Parallèlement, d’autres sources énergétiques émergent comme des alternatives potentielles. Les biocarburants de nouvelle génération et les réacteurs nucléaires de quatrième génération offrent des perspectives intéressantes. Chacune de ces technologies présente des avantages et des défis spécifiques en termes de coût, de maturité technologique et d’impact environnemental.

L’avenir énergétique mondial reposera probablement sur un mix diversifié de sources renouvelables et de technologies avancées. L’hydrogène vert y jouera un rôle, mais il ne sera pas la panacée. La complémentarité entre les différentes énergies sera essentielle pour atteindre les objectifs de neutralité carbone.
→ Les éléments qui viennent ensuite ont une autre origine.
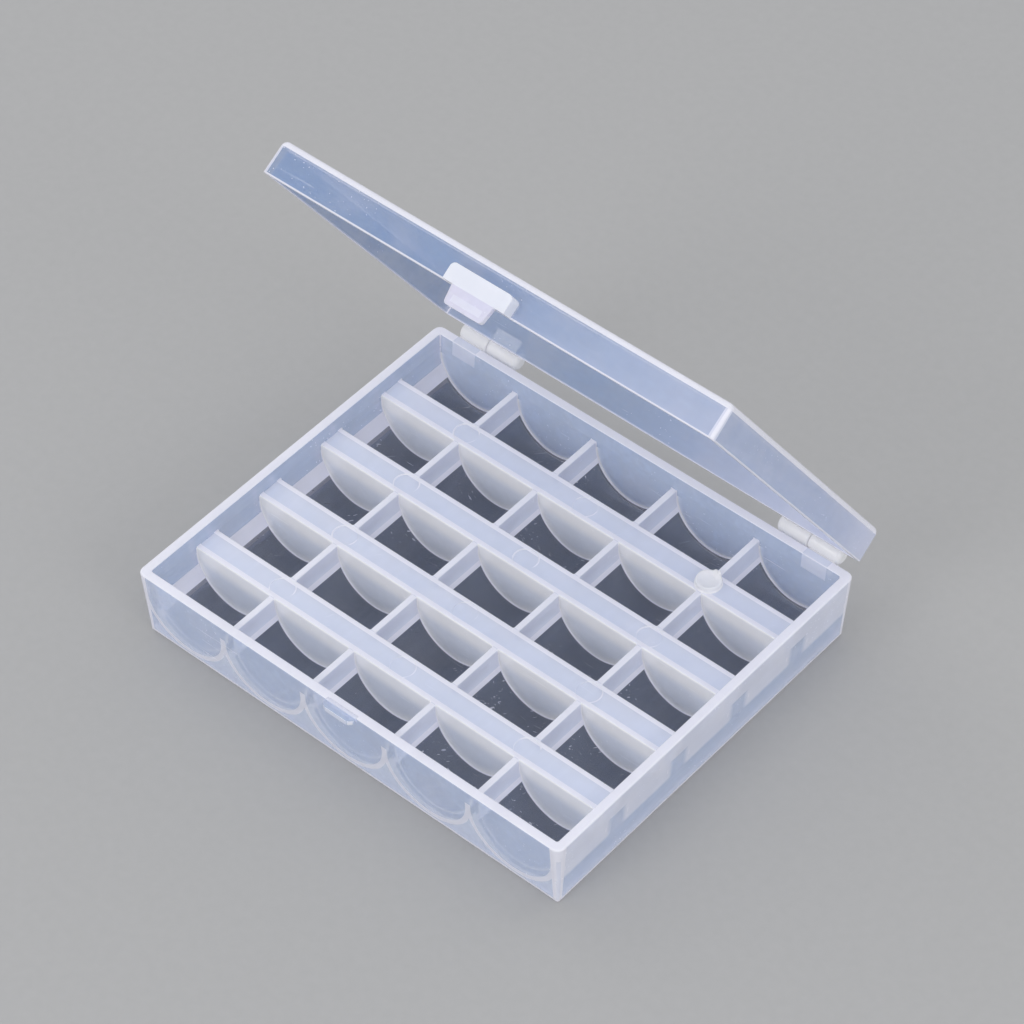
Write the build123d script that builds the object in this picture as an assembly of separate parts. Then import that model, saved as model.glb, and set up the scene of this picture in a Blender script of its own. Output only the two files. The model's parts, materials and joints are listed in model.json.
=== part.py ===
from build123d import *
from math import atan2, degrees
import os

# Bobbin storage box: a moulded tray with round-bottomed pockets and a hinged lid.
# X runs along the front, Y from the front to the hinge, Z up.
# The origin is the middle of the tray's foot, on the surface it stands on. Sizes are in millimetres.

# Pockets: each holds one bobbin on its edge, its axle along Y
pocket_columns = 5
pocket_rows = 5
pocket_length = 22.6          # along X, and the diameter of the round bottom
pocket_width = 13.95          # along Y
divider_thickness = 1.6       # between two pockets of a row
band_width = 7.15             # hollow band between two rows
floor_height = 2.7            # lowest point of a pocket above the foot
divider_top = 15.6            # height of dividers and bands
cradle_wall = 1.4             # shell under the round bottoms
band_wall = 1.4               # upright sides of a band
band_roof = 1.3

# Tray walls
tray_height = 19.6
rim_thickness = 2.4
inner_flare = 0.3             # how far the inside widens from the dividers to the rim, per side
tray_draft = 1.4              # how far the outside narrows from the rim to the foot, per side
foot_corner_radius = 0.6
rim_edge_radius = 0.4

# Lid
lid_height = 8.5
lid_wall = 1.5
lid_roof = 1.4
lid_draft = 0.2               # how far the lid narrows towards its top, per side
lid_corner_radius = 1.8       # upright corners
lid_edge_radius = 1.5         # round the top
lid_inner_radius = 0.6        # corners and roof edge inside
seam_gap = 0.3                # between rim and closed lid
lid_open_angle = 56.4         # how far the lid stands open

# Hinge: two pairs of knuckles behind the back wall
hinge_standoff = 2.9          # axis behind the back wall's rim
hinge_drop = 0.4              # axis below the rim
knuckle_radius = 2.5
knuckle_end_radius = 1.5
hinge_inset = 14.25           # from the end of the rim to the joint between two knuckles
knuckle_gap = 0.3
tray_knuckle_length = 8.6
lid_knuckle_length = 9.0
pin_radius = 1.3
pin_length = 5.0
pin_clearance = 0.05
pin_end_clearance = 0.4
tray_arm_width = 7.0
tray_arm_height = 3.8         # reach of the arm below the axis
lid_arm_width = 7.2
lid_arm_height = 4.2          # reach of the arm above the axis
arm_offset = 0.7              # from the knuckle's inner face to its arm

# Latch on the lid and catch on the tray
catch_length = 9.0
catch_reach = 2.0
catch_thickness = 1.2
catch_corner_radius = 1.8
latch_clearance = 0.3
pad_length = 16.8
pad_height = 4.2
pad_corner_radius = 1.2
tongue_length = 11.4          # along the lid's rim
tongue_tip_length = 10.2      # the tongue narrows towards its tip
tongue_drop = 4.4             # below the lid's rim
tongue_thickness = 1.4
tongue_corner_radius = 0.9
hook_length = 8.0
hook_height = 1.6
hook_reach = 0.8

# A feature moulded onto a wall starts this far inside it and is then trimmed by the wall's face
root = 2.0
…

En fin de compte, il est essentiel de maintenir une perspective équilibrée et éclairée sur les promesses et les limites de l’hydrogène vert. Plutôt que de se complaire dans des visions utopiques, il est impératif de reconnaître les défis et de les aborder avec une approche scientifique rigoureuse.

Les prévisions de réduction des coûts de production, de stockage et de distribution dépendent fortement des avancées technologiques futures que personne ne peut prédire avec précision. Le rêve de l’hydrogène vert ne doit pas se transformer en mirage. La stabilité des nations et la crédibilité des institutions dépendent de notre capacité à conjuguer ambition et réalisme.

Toutefois, le potentiel de l’hydrogène vert pour transformer le paysage énergétique mondial en fait un pari que de nombreux gouvernements et entreprises n’ont pas hésité à prendre.

* Economiste, banquier et financier.